## WORK REQUIRED
Exactly how many lines have the word "that"? Answer with the bare number.

## MATERIAL

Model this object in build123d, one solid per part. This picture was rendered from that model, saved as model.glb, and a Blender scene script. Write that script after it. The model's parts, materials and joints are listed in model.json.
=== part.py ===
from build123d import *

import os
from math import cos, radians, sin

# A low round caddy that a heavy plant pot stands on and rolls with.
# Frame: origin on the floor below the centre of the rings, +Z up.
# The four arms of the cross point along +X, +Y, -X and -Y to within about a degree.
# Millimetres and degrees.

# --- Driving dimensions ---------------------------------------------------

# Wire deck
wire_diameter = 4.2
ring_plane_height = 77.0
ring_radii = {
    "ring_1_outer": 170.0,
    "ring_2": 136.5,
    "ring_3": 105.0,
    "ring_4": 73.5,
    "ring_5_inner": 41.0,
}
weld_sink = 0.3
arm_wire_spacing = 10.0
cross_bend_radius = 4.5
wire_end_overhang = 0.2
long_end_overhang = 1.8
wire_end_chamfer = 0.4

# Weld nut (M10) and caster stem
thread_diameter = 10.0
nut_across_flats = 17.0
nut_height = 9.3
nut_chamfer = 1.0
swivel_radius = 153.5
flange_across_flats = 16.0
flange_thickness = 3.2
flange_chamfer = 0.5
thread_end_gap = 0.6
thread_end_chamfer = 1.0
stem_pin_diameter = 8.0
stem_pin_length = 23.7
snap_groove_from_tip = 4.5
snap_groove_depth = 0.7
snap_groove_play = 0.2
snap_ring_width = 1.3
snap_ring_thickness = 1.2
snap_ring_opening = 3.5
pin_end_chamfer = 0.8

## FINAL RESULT
2